INSTRUCTION: Below are records; reproduce exactly the lines from the one that has "inner_bridge = MIDDLE_TOP" through the one that has "for node in", ends included, and nothing more.

Data records:
## Start
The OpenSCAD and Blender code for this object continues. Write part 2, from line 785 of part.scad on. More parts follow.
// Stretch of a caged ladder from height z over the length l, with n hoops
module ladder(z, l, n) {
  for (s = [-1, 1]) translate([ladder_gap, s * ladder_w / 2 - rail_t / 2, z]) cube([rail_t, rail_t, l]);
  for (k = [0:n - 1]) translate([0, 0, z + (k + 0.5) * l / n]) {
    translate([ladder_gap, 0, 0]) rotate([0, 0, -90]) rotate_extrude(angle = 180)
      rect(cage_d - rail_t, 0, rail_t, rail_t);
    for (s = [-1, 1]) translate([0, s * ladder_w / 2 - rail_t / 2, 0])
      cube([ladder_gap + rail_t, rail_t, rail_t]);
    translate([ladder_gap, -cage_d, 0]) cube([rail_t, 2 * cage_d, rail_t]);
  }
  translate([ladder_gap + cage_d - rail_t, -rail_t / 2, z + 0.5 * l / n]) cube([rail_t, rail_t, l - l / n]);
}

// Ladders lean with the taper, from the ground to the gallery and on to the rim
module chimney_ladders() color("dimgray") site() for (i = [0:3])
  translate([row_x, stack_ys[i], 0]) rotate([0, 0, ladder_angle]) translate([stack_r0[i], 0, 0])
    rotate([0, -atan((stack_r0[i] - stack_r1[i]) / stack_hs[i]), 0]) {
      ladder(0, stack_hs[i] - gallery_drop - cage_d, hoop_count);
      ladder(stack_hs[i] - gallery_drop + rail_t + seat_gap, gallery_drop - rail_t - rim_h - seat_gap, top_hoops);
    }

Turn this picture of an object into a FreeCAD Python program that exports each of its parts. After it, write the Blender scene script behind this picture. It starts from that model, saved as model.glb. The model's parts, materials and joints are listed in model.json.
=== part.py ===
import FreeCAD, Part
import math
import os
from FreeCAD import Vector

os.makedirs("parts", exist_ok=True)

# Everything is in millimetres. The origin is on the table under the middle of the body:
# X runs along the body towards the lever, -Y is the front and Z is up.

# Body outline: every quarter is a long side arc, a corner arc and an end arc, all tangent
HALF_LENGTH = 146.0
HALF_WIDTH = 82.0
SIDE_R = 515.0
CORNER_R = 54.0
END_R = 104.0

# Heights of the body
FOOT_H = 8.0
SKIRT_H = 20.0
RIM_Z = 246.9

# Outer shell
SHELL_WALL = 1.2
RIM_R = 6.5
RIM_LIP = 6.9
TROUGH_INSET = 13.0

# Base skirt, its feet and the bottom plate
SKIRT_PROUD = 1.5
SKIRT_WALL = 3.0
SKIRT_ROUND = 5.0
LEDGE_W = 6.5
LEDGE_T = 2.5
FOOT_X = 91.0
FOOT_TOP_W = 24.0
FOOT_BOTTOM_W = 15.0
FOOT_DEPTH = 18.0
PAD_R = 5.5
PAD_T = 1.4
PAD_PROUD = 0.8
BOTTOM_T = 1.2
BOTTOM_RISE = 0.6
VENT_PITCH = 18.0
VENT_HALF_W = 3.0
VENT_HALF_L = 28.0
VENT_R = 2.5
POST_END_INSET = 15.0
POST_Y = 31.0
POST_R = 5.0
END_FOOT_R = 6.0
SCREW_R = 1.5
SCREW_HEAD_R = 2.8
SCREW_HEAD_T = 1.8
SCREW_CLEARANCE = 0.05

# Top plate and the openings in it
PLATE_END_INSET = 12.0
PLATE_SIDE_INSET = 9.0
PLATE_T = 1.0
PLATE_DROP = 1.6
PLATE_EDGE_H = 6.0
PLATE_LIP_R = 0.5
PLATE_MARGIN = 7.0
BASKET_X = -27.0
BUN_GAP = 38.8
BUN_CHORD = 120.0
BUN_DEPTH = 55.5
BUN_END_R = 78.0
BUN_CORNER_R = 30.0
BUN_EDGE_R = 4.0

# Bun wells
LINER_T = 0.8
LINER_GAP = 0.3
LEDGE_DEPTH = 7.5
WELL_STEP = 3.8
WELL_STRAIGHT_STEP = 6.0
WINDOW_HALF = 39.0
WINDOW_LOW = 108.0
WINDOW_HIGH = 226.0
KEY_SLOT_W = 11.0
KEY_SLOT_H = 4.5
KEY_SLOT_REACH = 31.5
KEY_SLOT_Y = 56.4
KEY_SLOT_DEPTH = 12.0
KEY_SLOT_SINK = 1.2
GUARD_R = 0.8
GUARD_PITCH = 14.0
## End
## Start
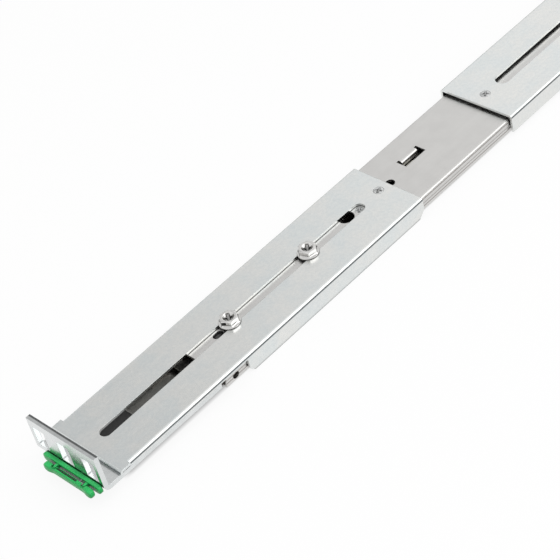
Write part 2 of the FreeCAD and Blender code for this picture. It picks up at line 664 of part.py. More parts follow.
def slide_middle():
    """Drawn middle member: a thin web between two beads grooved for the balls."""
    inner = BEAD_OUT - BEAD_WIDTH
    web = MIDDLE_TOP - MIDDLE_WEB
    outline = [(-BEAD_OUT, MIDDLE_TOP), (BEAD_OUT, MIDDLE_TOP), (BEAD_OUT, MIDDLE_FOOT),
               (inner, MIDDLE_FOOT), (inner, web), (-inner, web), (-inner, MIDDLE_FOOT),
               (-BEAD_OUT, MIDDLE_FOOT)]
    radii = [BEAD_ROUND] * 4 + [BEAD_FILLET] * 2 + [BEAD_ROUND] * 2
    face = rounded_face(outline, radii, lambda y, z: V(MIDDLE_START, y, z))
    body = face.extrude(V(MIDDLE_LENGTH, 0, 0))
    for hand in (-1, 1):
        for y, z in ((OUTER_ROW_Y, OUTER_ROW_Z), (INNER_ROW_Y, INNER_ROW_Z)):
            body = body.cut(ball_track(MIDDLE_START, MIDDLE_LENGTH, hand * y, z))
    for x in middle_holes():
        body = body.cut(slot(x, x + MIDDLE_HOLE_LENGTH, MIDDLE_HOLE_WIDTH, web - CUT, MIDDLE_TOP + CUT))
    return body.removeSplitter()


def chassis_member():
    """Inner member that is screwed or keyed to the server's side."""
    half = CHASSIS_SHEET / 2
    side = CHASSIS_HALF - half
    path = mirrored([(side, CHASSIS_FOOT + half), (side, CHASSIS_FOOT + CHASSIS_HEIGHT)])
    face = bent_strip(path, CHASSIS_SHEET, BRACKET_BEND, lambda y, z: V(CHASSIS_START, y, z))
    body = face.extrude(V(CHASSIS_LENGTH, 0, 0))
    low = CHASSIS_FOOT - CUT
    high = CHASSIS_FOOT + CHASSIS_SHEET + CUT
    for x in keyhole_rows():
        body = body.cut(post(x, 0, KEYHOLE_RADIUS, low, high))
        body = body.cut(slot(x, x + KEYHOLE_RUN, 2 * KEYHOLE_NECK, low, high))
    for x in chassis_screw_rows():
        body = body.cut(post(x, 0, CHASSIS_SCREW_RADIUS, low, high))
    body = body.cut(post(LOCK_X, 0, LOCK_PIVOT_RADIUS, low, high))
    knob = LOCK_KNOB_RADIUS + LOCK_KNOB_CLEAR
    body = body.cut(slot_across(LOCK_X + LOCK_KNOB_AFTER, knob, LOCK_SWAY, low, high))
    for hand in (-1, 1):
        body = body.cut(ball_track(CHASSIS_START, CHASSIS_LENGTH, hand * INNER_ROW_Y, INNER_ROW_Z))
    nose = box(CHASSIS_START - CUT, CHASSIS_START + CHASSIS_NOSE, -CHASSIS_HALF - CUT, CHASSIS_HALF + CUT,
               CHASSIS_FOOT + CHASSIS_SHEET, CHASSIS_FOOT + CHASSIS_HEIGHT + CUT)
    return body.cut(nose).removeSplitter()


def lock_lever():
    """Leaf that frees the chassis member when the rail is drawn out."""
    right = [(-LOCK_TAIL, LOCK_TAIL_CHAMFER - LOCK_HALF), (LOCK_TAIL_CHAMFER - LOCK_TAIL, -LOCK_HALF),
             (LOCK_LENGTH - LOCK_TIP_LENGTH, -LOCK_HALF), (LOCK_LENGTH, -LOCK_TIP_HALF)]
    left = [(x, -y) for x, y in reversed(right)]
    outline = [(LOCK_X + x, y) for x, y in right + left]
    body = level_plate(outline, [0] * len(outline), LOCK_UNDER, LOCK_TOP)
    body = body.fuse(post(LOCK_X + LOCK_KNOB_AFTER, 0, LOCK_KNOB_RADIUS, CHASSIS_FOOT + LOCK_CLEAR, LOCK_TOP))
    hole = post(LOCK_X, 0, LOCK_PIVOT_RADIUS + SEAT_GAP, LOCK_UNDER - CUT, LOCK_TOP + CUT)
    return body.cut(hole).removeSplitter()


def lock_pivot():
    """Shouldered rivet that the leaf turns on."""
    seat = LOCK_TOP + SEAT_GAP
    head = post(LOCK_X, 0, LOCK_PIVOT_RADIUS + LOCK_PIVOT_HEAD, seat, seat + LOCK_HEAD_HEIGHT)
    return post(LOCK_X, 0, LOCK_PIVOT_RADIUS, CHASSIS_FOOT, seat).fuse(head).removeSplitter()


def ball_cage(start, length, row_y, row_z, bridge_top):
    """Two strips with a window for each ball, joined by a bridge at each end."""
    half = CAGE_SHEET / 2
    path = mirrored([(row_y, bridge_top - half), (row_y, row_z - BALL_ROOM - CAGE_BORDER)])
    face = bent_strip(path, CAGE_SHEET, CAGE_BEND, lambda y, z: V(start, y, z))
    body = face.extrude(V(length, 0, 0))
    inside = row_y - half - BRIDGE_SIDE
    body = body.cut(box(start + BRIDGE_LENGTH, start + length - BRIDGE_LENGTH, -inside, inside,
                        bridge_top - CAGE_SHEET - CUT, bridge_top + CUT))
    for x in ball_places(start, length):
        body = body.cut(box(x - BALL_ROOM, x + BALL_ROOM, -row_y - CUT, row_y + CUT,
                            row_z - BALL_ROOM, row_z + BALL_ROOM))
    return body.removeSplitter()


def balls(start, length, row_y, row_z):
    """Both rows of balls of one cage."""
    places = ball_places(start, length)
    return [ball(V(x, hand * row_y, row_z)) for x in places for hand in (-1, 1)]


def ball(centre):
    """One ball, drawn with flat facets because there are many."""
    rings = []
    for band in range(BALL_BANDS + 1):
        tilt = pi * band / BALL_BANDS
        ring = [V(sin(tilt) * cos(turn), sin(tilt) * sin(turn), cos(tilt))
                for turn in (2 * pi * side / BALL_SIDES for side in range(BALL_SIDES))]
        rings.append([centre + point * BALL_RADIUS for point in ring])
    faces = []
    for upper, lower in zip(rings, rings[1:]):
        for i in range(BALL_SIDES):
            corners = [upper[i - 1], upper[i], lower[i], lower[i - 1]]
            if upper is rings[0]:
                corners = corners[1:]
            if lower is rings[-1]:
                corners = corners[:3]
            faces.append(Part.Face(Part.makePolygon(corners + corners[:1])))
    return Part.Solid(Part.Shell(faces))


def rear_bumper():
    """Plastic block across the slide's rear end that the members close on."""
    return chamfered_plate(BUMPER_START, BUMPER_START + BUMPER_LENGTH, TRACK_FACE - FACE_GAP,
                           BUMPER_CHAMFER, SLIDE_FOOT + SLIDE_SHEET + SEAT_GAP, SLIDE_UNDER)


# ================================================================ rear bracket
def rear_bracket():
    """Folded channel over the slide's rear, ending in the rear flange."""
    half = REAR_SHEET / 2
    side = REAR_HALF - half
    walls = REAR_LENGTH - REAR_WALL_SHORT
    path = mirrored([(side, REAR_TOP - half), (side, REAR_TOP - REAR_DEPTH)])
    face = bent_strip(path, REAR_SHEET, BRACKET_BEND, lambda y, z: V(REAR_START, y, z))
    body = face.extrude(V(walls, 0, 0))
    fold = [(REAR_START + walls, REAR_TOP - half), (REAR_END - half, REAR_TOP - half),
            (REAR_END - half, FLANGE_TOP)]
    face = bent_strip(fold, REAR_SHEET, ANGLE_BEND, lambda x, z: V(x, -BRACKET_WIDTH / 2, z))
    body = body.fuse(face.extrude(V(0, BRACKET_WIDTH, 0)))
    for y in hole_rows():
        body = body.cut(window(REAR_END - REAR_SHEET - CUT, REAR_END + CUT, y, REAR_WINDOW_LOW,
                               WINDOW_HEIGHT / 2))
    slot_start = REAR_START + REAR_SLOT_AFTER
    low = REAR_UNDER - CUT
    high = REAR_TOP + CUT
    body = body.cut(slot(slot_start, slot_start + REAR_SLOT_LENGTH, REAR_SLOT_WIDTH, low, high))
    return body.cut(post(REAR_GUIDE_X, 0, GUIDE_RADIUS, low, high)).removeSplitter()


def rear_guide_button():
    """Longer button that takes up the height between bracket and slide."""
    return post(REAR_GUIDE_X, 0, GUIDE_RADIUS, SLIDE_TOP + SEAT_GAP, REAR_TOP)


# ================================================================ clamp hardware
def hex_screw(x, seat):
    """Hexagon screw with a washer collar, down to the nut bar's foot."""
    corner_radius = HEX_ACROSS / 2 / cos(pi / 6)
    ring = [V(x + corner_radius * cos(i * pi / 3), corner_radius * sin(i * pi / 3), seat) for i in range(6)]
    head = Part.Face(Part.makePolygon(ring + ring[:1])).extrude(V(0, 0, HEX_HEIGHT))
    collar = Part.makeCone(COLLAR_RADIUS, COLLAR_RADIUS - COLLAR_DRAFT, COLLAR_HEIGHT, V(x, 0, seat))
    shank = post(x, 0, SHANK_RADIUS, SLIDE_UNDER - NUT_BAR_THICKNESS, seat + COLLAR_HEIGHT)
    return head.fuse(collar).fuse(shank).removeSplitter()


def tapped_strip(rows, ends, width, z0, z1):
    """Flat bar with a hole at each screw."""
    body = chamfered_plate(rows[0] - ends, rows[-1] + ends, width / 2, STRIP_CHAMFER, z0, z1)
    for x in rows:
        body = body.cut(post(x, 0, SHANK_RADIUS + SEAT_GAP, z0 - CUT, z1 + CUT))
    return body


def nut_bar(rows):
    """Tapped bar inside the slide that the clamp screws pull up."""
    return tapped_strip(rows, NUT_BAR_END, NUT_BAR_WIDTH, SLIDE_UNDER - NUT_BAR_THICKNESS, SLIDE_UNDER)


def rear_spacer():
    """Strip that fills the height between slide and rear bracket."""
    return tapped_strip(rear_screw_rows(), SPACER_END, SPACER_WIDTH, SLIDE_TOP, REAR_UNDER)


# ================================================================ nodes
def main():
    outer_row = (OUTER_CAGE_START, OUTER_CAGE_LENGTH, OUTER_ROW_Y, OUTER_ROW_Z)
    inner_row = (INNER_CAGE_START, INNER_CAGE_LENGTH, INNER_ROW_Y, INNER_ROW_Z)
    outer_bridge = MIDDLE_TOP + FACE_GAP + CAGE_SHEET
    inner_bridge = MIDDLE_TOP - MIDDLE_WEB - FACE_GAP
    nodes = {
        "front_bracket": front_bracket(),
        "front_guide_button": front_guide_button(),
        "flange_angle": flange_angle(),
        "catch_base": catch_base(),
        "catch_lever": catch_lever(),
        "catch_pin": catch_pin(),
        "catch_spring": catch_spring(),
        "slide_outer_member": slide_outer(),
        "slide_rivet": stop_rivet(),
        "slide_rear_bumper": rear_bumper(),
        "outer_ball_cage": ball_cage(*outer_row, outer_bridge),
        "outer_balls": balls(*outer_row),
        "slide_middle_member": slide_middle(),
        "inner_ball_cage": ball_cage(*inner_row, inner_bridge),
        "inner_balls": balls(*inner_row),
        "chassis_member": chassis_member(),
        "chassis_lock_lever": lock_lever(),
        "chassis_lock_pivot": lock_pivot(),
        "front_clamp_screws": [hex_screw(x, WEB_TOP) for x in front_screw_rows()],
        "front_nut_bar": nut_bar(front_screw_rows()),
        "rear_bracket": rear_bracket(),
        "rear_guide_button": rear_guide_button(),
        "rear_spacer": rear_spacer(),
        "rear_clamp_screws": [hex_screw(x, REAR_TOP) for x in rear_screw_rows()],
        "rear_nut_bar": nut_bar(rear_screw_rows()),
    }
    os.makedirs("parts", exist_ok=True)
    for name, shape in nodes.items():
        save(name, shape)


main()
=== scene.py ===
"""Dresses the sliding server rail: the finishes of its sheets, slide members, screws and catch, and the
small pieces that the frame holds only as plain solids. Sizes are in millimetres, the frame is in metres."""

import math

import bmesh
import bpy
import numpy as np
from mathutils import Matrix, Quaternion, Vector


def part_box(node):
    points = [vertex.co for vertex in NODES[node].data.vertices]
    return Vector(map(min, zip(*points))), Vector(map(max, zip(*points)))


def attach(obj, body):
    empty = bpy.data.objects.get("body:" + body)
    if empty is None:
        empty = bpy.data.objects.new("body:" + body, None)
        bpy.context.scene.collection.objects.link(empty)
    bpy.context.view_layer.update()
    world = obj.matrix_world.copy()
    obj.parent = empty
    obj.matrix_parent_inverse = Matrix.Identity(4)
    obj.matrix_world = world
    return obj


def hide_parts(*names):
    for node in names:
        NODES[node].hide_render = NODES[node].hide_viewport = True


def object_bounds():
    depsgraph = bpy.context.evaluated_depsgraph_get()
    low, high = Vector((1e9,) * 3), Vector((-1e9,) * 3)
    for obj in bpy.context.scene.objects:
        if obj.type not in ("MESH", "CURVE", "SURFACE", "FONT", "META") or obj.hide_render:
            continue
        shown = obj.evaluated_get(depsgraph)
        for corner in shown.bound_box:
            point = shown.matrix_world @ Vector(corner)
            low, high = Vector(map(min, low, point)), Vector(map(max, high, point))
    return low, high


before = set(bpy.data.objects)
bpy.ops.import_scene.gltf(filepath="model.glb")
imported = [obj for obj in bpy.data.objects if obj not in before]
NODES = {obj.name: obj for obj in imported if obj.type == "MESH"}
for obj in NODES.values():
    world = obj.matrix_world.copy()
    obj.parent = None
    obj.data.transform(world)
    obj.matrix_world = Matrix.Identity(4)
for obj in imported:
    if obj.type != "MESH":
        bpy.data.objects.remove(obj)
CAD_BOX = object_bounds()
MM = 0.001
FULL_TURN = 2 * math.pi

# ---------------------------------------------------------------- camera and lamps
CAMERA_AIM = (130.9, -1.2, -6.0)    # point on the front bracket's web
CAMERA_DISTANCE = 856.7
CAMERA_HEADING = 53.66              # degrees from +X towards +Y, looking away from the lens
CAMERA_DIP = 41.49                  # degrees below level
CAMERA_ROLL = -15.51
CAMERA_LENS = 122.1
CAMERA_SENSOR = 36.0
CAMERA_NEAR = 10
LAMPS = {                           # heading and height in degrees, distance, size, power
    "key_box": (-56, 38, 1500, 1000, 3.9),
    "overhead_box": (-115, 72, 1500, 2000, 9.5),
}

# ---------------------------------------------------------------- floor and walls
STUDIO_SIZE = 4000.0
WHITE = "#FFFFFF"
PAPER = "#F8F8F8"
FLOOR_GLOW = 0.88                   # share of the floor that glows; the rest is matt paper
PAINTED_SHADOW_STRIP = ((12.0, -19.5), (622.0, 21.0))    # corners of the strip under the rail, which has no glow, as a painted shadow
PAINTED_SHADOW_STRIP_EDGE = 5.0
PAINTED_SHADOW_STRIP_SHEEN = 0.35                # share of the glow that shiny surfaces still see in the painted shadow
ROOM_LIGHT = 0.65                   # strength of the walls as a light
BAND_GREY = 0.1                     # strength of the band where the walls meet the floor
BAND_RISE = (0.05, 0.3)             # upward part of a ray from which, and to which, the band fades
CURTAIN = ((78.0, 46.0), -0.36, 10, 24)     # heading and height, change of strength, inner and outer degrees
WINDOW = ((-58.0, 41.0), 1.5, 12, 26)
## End
RESULT:
    inner_bridge = MIDDLE_TOP - MIDDLE_WEB - FACE_GAP
    nodes = {
        "front_bracket": front_bracket(),
        "front_guide_button": front_guide_button(),
        "flange_angle": flange_angle(),
        "catch_base": catch_base(),
        "catch_lever": catch_lever(),
        "catch_pin": catch_pin(),
        "catch_spring": catch_spring(),
        "slide_outer_member": slide_outer(),
        "slide_rivet": stop_rivet(),
        "slide_rear_bumper": rear_bumper(),
        "outer_ball_cage": ball_cage(*outer_row, outer_bridge),
        "outer_balls": balls(*outer_row),
        "slide_middle_member": slide_middle(),
        "inner_ball_cage": ball_cage(*inner_row, inner_bridge),
        "inner_balls": balls(*inner_row),
        "chassis_member": chassis_member(),
        "chassis_lock_lever": lock_lever(),
        "chassis_lock_pivot": lock_pivot(),
        "front_clamp_screws": [hex_screw(x, WEB_TOP) for x in front_screw_rows()],
        "front_nut_bar": nut_bar(front_screw_rows()),
        "rear_bracket": rear_bracket(),
        "rear_guide_button": rear_guide_button(),
        "rear_spacer": rear_spacer(),
        "rear_clamp_screws": [hex_screw(x, REAR_TOP) for x in rear_screw_rows()],
        "rear_nut_bar": nut_bar(rear_screw_rows()),
    }
    os.makedirs("parts", exist_ok=True)
    for name, shape in nodes.items():
        save(name, shape)


main()
=== scene.py ===
"""Dresses the sliding server rail: the finishes of its sheets, slide members, screws and catch, and the
small pieces that the frame holds only as plain solids. Sizes are in millimetres, the frame is in metres."""

import math

import bmesh
import bpy
import numpy as np
from mathutils import Matrix, Quaternion, Vector


def part_box(node):
    points = [vertex.co for vertex in NODES[node].data.vertices]
    return Vector(map(min, zip(*points))), Vector(map(max, zip(*points)))


def attach(obj, body):
    empty = bpy.data.objects.get("body:" + body)
    if empty is None:
        empty = bpy.data.objects.new("body:" + body, None)
        bpy.context.scene.collection.objects.link(empty)
    bpy.context.view_layer.update()
    world = obj.matrix_world.copy()
    obj.parent = empty
    obj.matrix_parent_inverse = Matrix.Identity(4)
    obj.matrix_world = world
    return obj


def hide_parts(*names):
    for node in names:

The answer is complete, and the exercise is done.